The paperwork filed by the local water district is a competing proposal, a response to a similar application filed by Bellevue, Wash., engineering firm INCA Engineers.

DWCD’s permit application, filed on May 10, seeks “municipal preference” for feasibility studies over the out-of-state company, which filed application paperwork with FERC on Nov. 30, 2011.

At the heart of the contest is a pumped storage project on Plateau Creek which would include two reservoirs. The project would comprise an upper reservoir with a total storage capacity of 8,000 acre-feet and a surface area of 275 acres and a lower reservoir with a total storage capacity of 9,500 acre-feet and a water surface area of 200 square acres. The purpose of the project would be hydroelectric capabilities with 500 megawatts of generating capacity and a 7-mile-long, 230 kilovolt transmission line. An acre-foot of water is the equivalent filling the surface of a football field to the depth of one foot.

DWCD hopes its historic water rights and involvement in local water issues will win the day when permits are awarded, according to district manager Mike Preston.

“DWCD holds the water rights on McPhee and certainly Plateau Creek is a tributary to McPhee Reservoir,” Preston said. “We want to maintain local control over this issue. We believe we have municipal preference because we are what is call a municipal provider, and we think we are very likely to be granted the permit.”

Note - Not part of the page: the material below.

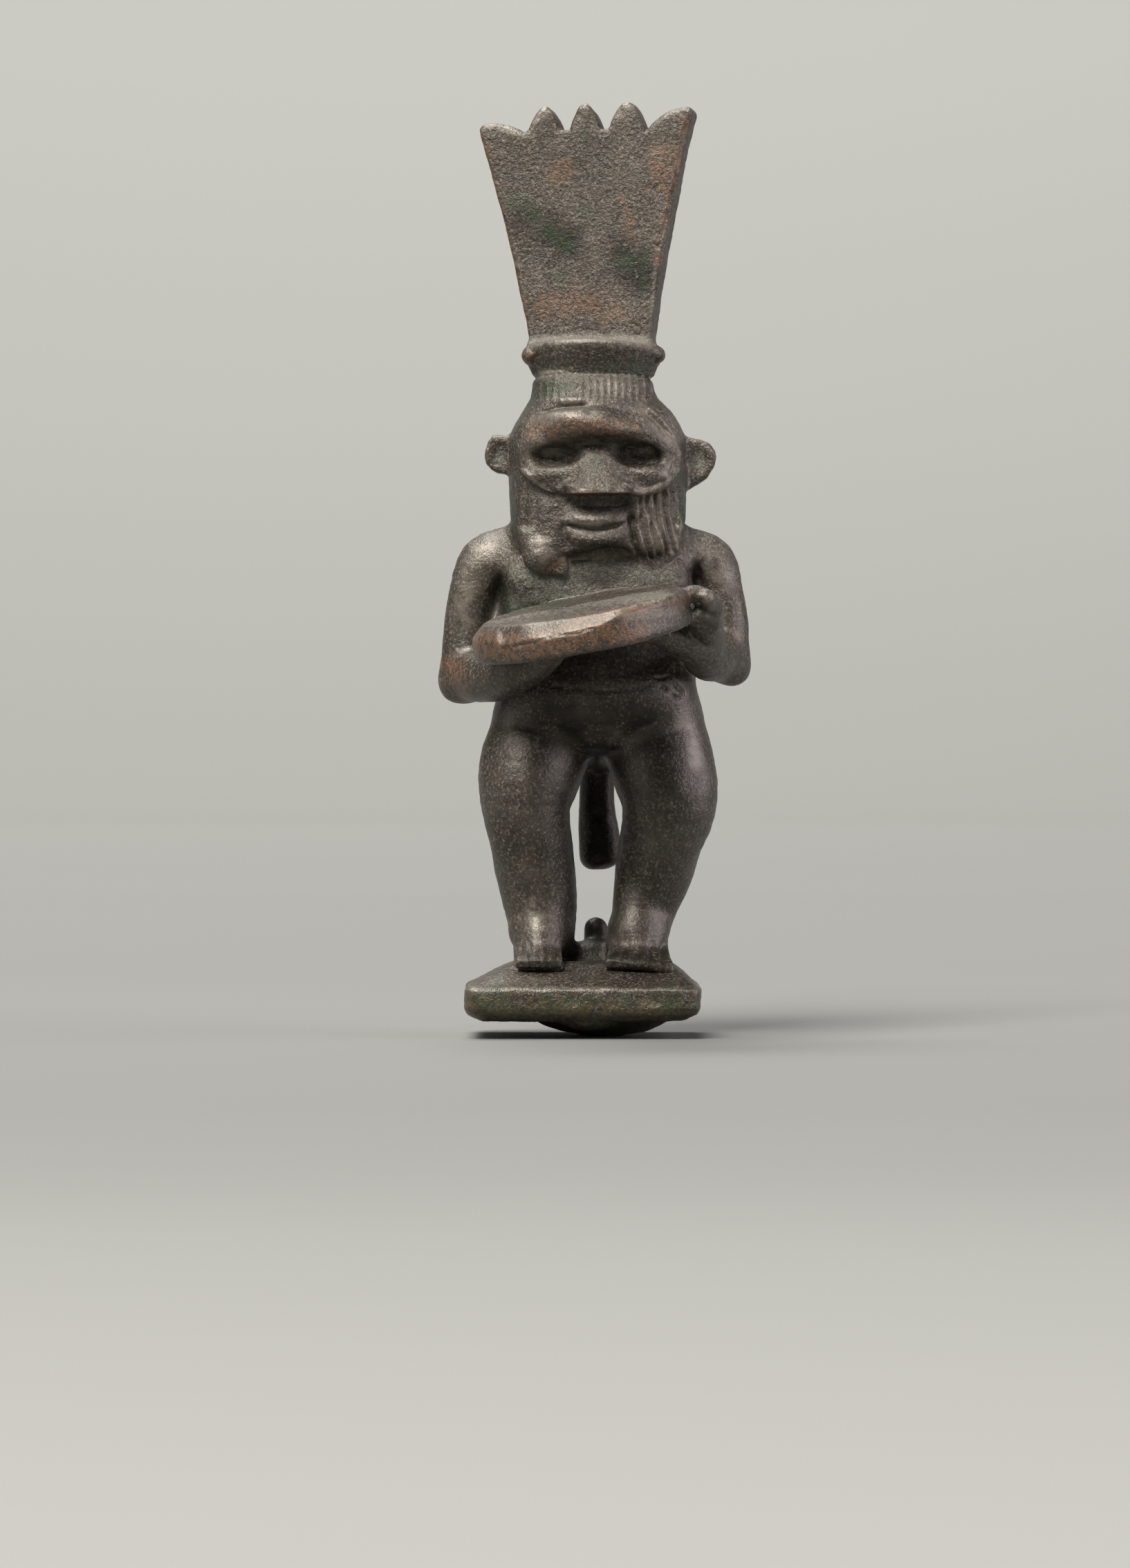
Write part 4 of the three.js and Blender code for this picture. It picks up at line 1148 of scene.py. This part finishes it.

The local water conservancy district already operates two hydropower plants owned by the Bureau of Reclamation, Preston said. The plants generate all the electricity used by DWCD, making the water district carbon neutral. However, because the two plants, located on the McPhee dam and on the Towaoc Highline Canal, are subject to changes in inflow rates and irrigation water availability, the power is not consistent.

A hydropower plant constructed on a tributary of the reservoir would provide much more reliable energy, Preston said.

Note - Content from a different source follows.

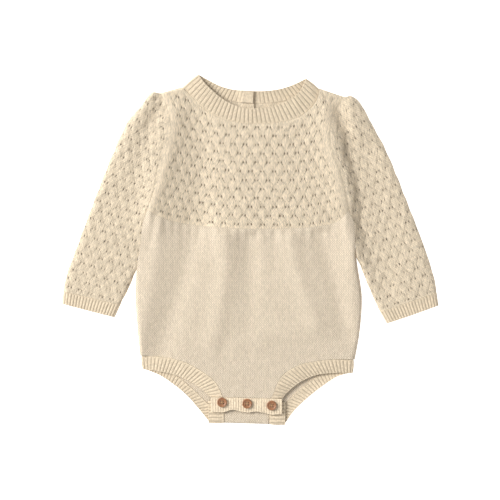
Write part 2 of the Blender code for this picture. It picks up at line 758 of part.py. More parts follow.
def make_holes(name, x, y, base):
    """The tool that cuts a button's four holes."""
    bm = bmesh.new()
    half = HOLE_SPACING / 2
    for dx, dy in ((-half, -half), (half, -half), (half, half), (-half, half)):
        made = bmesh.ops.create_cone(
            bm, cap_ends=True, segments=HOLE_SIDES, radius1=HOLE_DIAMETER / 2 * MM,
            radius2=HOLE_DIAMETER / 2 * MM, depth=3 * BUTTON_THICKNESS * MM,
        )
        offset = Vector((x + dx, y + dy, base + BUTTON_THICKNESS / 2)) * MM
        bmesh.ops.translate(bm, vec=offset, verts=made["verts"])
    mesh = bpy.data.meshes.new(name)
    bm.to_mesh(mesh)
    bm.free()
    item = bpy.data.objects.new(name, mesh)
    bpy.context.scene.collection.objects.link(item)
    item.hide_render = True
    item.display_type = "WIRE"
    return item


def make_button(place, x, y, material):
    base = PLACKET_REST + RIB_WALL + GAP
    bm = bmesh.new()
    profile = [
        bm.verts.new(Vector((radius * BUTTON_DIAMETER / 2, 0.0, height * BUTTON_THICKNESS)) * MM)
        for radius, height in BUTTON_PROFILE
    ]
    edges = [bm.edges.new(pair) for pair in zip(profile, profile[1:])]
    bmesh.ops.spin(
        bm, geom=profile + edges, cent=(0, 0, 0), axis=(0, 0, 1), angle=2 * math.pi,
        steps=BUTTON_SIDES, use_merge=True,
    )
    bmesh.ops.remove_doubles(bm, verts=bm.verts, dist=1e-6)
    bmesh.ops.translate(bm, vec=Vector((x, y, base)) * MM, verts=bm.verts)
    bmesh.ops.recalc_face_normals(bm, faces=bm.faces)
    mesh = bpy.data.meshes.new(f"button_{place}")
    bm.to_mesh(mesh)
    bm.free()
    button = add_object(f"button_{place}", mesh, material)
    cut = button.modifiers.new("holes", "BOOLEAN")
    cut.operation = "DIFFERENCE"
    cut.object = make_holes(f"holes_{place}", x, y, base)


def centre_garment():
    """Moves every piece so that the garment's box has its centre over the origin."""
    pieces = [item for item in bpy.data.objects if item.type == "MESH"]
    corners = [vert.co for item in pieces if not item.hide_render for vert in item.data.vertices]
    middle = [(min(co[axis] for co in corners) + max(co[axis] for co in corners)) / 2 for axis in (0, 1)]
    for item in pieces:
        item.data.transform(Matrix.Translation((-middle[0], -middle[1], 0.0)))


def main():
    clear_scene()
    finishes = {name: make_material(name) for name in FINISHES}
    knit, rib, wood = finishes["knit"], finishes["rib"], finishes["wood"]
    make_front_yoke(knit)
    make_back_yokes(knit)
    make_front_body(knit)
    make_back_body(knit)
    for side in ("left", "right"):
        make_sleeve(side, knit, rib)
        make_leg_band(side, rib)
    make_neckband(rib)
    make_placket(rib)
    for place, x, y in BUTTONS:
        make_button(place, x, y, wood)
    centre_garment()


main()
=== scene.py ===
import math

import bmesh
import bpy
import numpy as np
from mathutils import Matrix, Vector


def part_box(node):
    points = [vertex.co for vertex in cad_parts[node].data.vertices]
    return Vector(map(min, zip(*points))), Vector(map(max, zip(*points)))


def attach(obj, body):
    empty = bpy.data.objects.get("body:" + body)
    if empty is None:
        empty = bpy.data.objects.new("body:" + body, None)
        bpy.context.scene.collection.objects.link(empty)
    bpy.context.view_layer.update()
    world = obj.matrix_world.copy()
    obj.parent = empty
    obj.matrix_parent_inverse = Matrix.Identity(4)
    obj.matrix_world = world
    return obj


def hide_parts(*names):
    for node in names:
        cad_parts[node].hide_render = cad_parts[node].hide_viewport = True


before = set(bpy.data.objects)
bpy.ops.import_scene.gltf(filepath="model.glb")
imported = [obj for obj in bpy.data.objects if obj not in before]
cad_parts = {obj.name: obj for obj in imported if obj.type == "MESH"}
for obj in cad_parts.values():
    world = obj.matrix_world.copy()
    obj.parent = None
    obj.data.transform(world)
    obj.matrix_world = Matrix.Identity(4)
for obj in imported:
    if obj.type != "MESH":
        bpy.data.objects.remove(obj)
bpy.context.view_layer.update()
mm = 0.001
print("frame loaded")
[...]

“The flows would’t be dependent on the state of (McPhee),” he said. “That would make for a great power source and could be a revenue source for DWCD, which we need as we are beginning to need to replace much of our infrastructure.”

Preston said the primary concern of the local water district will be balancing current water demands against future development.

“Our primary mission is to supply water to everybody, irrigators and the community and the fisheries and manage releases for boating and manage McPhee Reservoir to the benefit of the local community,” Preston said. “We want to know that the benefits of such a project would outweigh the detrimental aspects of it. That is our priority and our core mission. We don’t want anything extraneous to have a negative impact on our ability to meet our obligations.”

By taking over the project, Preston said DWCD will be able to ensure local concerns and water needs are considered first, before any outside companies or investors decide to use water that is already spoken for.

“We certainly don’t want some kind of speculative investment classing or undermining our core mission,” Preston said.

This is not the first time a water storage project has been considered for Plateau Creek. Over 20 years ago, the water conservancy district took steps toward studying the feasibility of the project, but initial studies were abandoned due to the cost and magnitude of the project.

“It was actually something that was studied a few decades ago, so it has always been in the back of our minds,” Preston said. “We just really didn’t see a need to pursue it until this outside firm picked up the concept and started to run with it.”

Due to its scope, the project will be time and labor intensive, and not cheap, Preston said. Estimates place the cost the feasibility studies alone between $2 and $3 million. The Long Hollow Reservoir, a project that broke ground near Red Mesa last week, is planned for 5,400 acre-feet and is estimated to cost a total of $22.5 million.

The initial feasibility study permit, if awarded, would be good for three years, with a possible extension for another three years. If the district decides the project is a go, time and money will be major components of moving forward. Additional permits will also be necessary as much of the project area is located on federal land.

“It is a very large project and it is the sort of project that would take outside investors to make it a reality,” he said. “Even the feasibility studies are in the millions of dollars. DWCD would not try to develop this project with our own resources. But we felt if somebody were going to try and pursue this, it is our responsibility to be engaged and we should exercise the preferences we are entitled to. Whatever happens, we want to be sure it is done with benefit to the local community.”